A recent report in an education journal caught my attention. Some schools in New Jersey are experimenting with a form of modified “curriculum” that enables schools to provide students with courses that focus exclusively on standardized test preparation instead of taking elective courses. While perhaps not exactly innovative, the approach is rational and pragmatic. The idea is to free teachers from the burden of training the students to pass the standardized tests, a special “skill,” and allow them to spend time on teaching actual content.
In the current raging debate about how to reform education, the corporate and commercialized product driven philosophy seems to be holding sway as the “sausage” making process of education policy progresses [and I use the term cautiously]. Thus, the move to tie funding and public support for education to standardized test results – production metrics- is gaining momentum. The ethic of mass production, however, does not inherently incorporate the concept of quality. If the corporate goal is to produce as many units as possible that meet minimum criteria, then the system derived from that goal will be one that yields high numbers of units that satisfy minimum criteria.
The New Jersey approach, then, is a logical and pragmatic response to the corporate directive. Whether or not it is proven that students who pass the standardized tests are actually better educated, this approach is likely to yield higher numbers of students that satisfy that minimum criterion. As a consequence of producing the “results” defined by corporate policy, the New Jersey schools should obtain the reward of continued or additional funding that will enable them to go about the real job of educating students. In some ways, this strategy is like shoveling snow in the winter or removing lint from the dryer filter. These chores have no intrinsic value, but they are necessary to maintaining access to the building or continued operation of the appliance.
The teachers view this strategy as a beneficial adaptation that supports their mission. Many feel that the standardized tests emphasize “reading, rote and regurgitation” skills, rather than critical thinking and higher order analytical competencies. Thus, removing that type of training from the regular classroom frees their time to spend with students trying to further their education in competencies that will be more crucial to success in life and their careers. Moving the test training process to elective or “differentiated” classes is seen as politically expedient, although not directly educationally germane. The realities of politics these days dictate that these students will need to pass the standardized tests as their ticket to that future life and career. Driver’s license exams have not been historically or empirically shown to ensure competence to actually operate a motor vehicle safely and well. However, they are required to enable the driver to get behind the wheel legally. Similarly, standardized tests have not been proven as an accurate or effective measure of the students’ competence to critically analyze and creatively resolve a broad array of problems that they are likely to face in the future. Yet education funding requires that schools demonstrate that the students can pass the tests.

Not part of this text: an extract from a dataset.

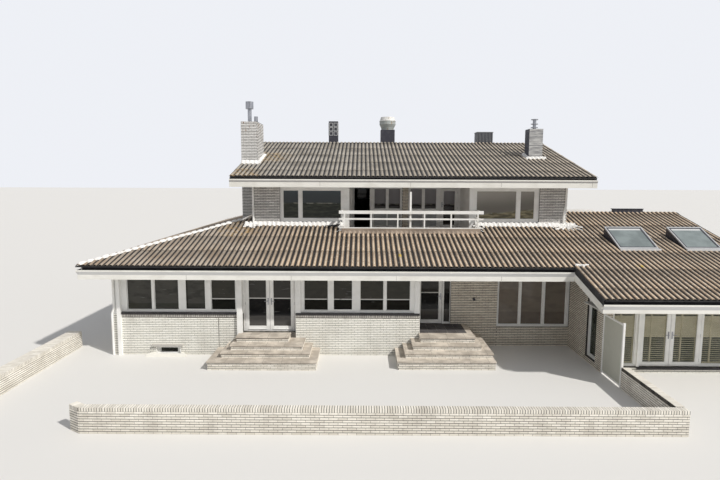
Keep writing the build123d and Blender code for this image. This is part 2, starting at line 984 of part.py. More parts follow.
# Balcony: a deck let into the lower roof, with a low wall and rails round it
balcony_left = flats_line - balcony_half
balcony_right = flats_line + balcony_half
with BuildPart() as balcony_deck:
    block(
        (balcony_left, balcony_right), (balcony_front, upper_front),
        (loggia_floor_top - deck_depth, loggia_floor_top),
    )
    block((loggia_left, loggia_right), (upper_front, loggia_back), (upper_floor_top, loggia_floor_top))
keep(balcony_deck, "balcony_deck")

with BuildPart() as balcony_walls:
    block(
        (balcony_left, balcony_right), (balcony_front, balcony_front + upstand),
        (loggia_floor_top, balcony_wall_top),
    )
    for left in (balcony_left, balcony_right - upstand):
        block((left, left + upstand), (balcony_front, upper_front), (loggia_floor_top, balcony_wall_top))
keep(balcony_walls, "balcony_walls")


def rail_panel(place, span, stands):
    """Rails with square posts, as one flat panel of a given plane."""
    low, high = span
    with BuildSketch(place) as face:
        for bottom, top in rail_heights:
            with Locations(((low + high) / 2, (bottom + top) / 2)):
                Rectangle(high - low, top - bottom)
        for stand in stands:
            with Locations((stand, (rail_heights[0][0] + rail_heights[-1][1]) / 2)):
                Rectangle(rail_post, rail_heights[-1][1] - rail_heights[0][0])
    extrude(face.sketch, amount=rail_post)


with BuildPart() as balcony_rails:
    first_stand = balcony_left + stand_inset
    stand_step = (balcony_right - stand_inset - first_stand) / (stand_count - 1)
    rail_panel(
        Plane.XZ.offset(-balcony_front - rail_post),
        (balcony_left - rail_overshoot, balcony_right + rail_overshoot),
        [first_stand + i * stand_step for i in range(stand_count)],
    )
    side_start = balcony_front + rail_post + board_gap
    for left in (balcony_left, balcony_right - rail_post):
        rail_panel(Plane.YZ.offset(left), (side_start, upper_front), [upper_front - rail_post / 2])
    block(
        spread(flats_line + mast_offset, mast),
        (balcony_front + upstand, balcony_front + upstand + mast),
        (loggia_floor_top, mast_top),
    )
keep(balcony_rails, "balcony_rails")

# Roof slopes: boarding on rafters, thinner where its edge runs out over the gutter


def slope(eave, top, height):
    """Outline of a slope from its eave to its top edge, with heights given by a function."""
    inner = eave + nose_reach if top > eave else eave - nose_reach
    return [
        (eave, height(eave) - sheet_nose),
        (inner, height(inner) - sheet_nose),
        (inner, height(inner) - roof_depth),
        (top, height(top) - roof_depth),
        (top, height(top)),
        (eave, height(eave)),
    ]


hip_meets_front = lower_eave_front + (upper_left - lower_eave_left)
hip_meets_back = 2 * ridge_line - hip_meets_front

with BuildPart() as lower_roof_front:
    along_x((lower_eave_left, wing_verge), slope(lower_eave_front, hip_meets_front, roof_z))
    keep_plan([
        (lower_eave_left, lower_eave_front),
        (wing_verge, lower_eave_front),
        (wing_verge, upper_front),
        (upper_left, upper_front),
        (upper_left, hip_meets_front),
    ])
    cut_block((balcony_left, balcony_right), (balcony_front, upper_front), (0, upper_eave_z))
keep(lower_roof_front, "lower_roof_front")

with BuildPart() as lower_roof_left:
    along_y((lower_eave_front, lower_eave_back), slope(lower_eave_left, upper_left, left_roof_z))
    keep_plan([
        (lower_eave_left, lower_eave_front),
        (upper_left, hip_meets_front),
        (upper_left, hip_meets_back),
        (lower_eave_left, lower_eave_back),
    ])
    cut_block((chimney_left, upper_left), (chimney_front, chimney_back), (0, upper_eave_z))
keep(lower_roof_left, "lower_roof_left")

with BuildPart() as lower_roof_back:
    along_x((lower_eave_left, back_verge), slope(lower_eave_back, hip_meets_back, back_roof_z))
    keep_plan([
        (lower_eave_left, lower_eave_back),
        (upper_left, hip_meets_back),
        (upper_left, upper_back),
        (back_verge, upper_back),
        (back_verge, lower_eave_back),
    ])
keep(lower_roof_back, "lower_roof_back")

with BuildPart() as wing_roof_front:
    along_x((wing_verge, wing_right), slope(wing_eave_front, wing_ridge, roof_z))
    cut_block((wing_verge, upper_right), (upper_front, wing_ridge), (0, upper_eave_z))
    cut_block(
        (wing_verge, wing_verge + verge_board), (wing_eave_front, lower_eave_front + nose_reach),
        (0, upper_eave_z),
    )
    for left, right in skylight_places:
        cut_block(
            (left + skylight_kerb, right - skylight_kerb),
            (skylight_front + skylight_kerb, skylight_back - skylight_kerb),
            (0, upper_eave_z),
        )
keep(wing_roof_front, "wing_roof_front")

with BuildPart() as wing_roof_back:
    along_x((upper_right, wing_right), slope(wing_eave_back, wing_ridge, wing_back_z))
keep(wing_roof_back, "wing_roof_back")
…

The politics of production/scarcity has thrown education in the barrel with other taxpayer supported governmental services that are perhaps more easily amenable to metrics. For example, fire protection services can be measured by response times and resources can be allocated to that function with predictable and measurable consequences. Social services, including education, are more difficult to qualify if taking the quantify approach to evaluation. The number of cases that a social worker processes does not tell us about the well being of the clients processed. Indeed, we may speculate that there is an inverse relationship. Similarly, the number of students passing standardized tests does not tell us how well they are educated. It does indicate whether the school factory is effective at producing units.
And taxpayers have been encouraged, if not misled, to believe that the decision to allocate resources to education should be measured by such production numbers. At the same time, the taxpayers are reading study after study that shows the failure of schools to improve the quality of education and that large gaps remain in student achievement. What politicians are reluctant to focus attention on, however, is the logical disconnect. Simply put, the level of production does not indicate the level of quality. In many cases, the increase in production, for its own sake, will yield no better and perhaps poorer quality.
And so the New Jersey schools have taken a pragmatic approach. Let’s give the politicians what they want, and try to give the students what they actually need. By differentiating the two, they have dispensed with the illusion that the two are the same.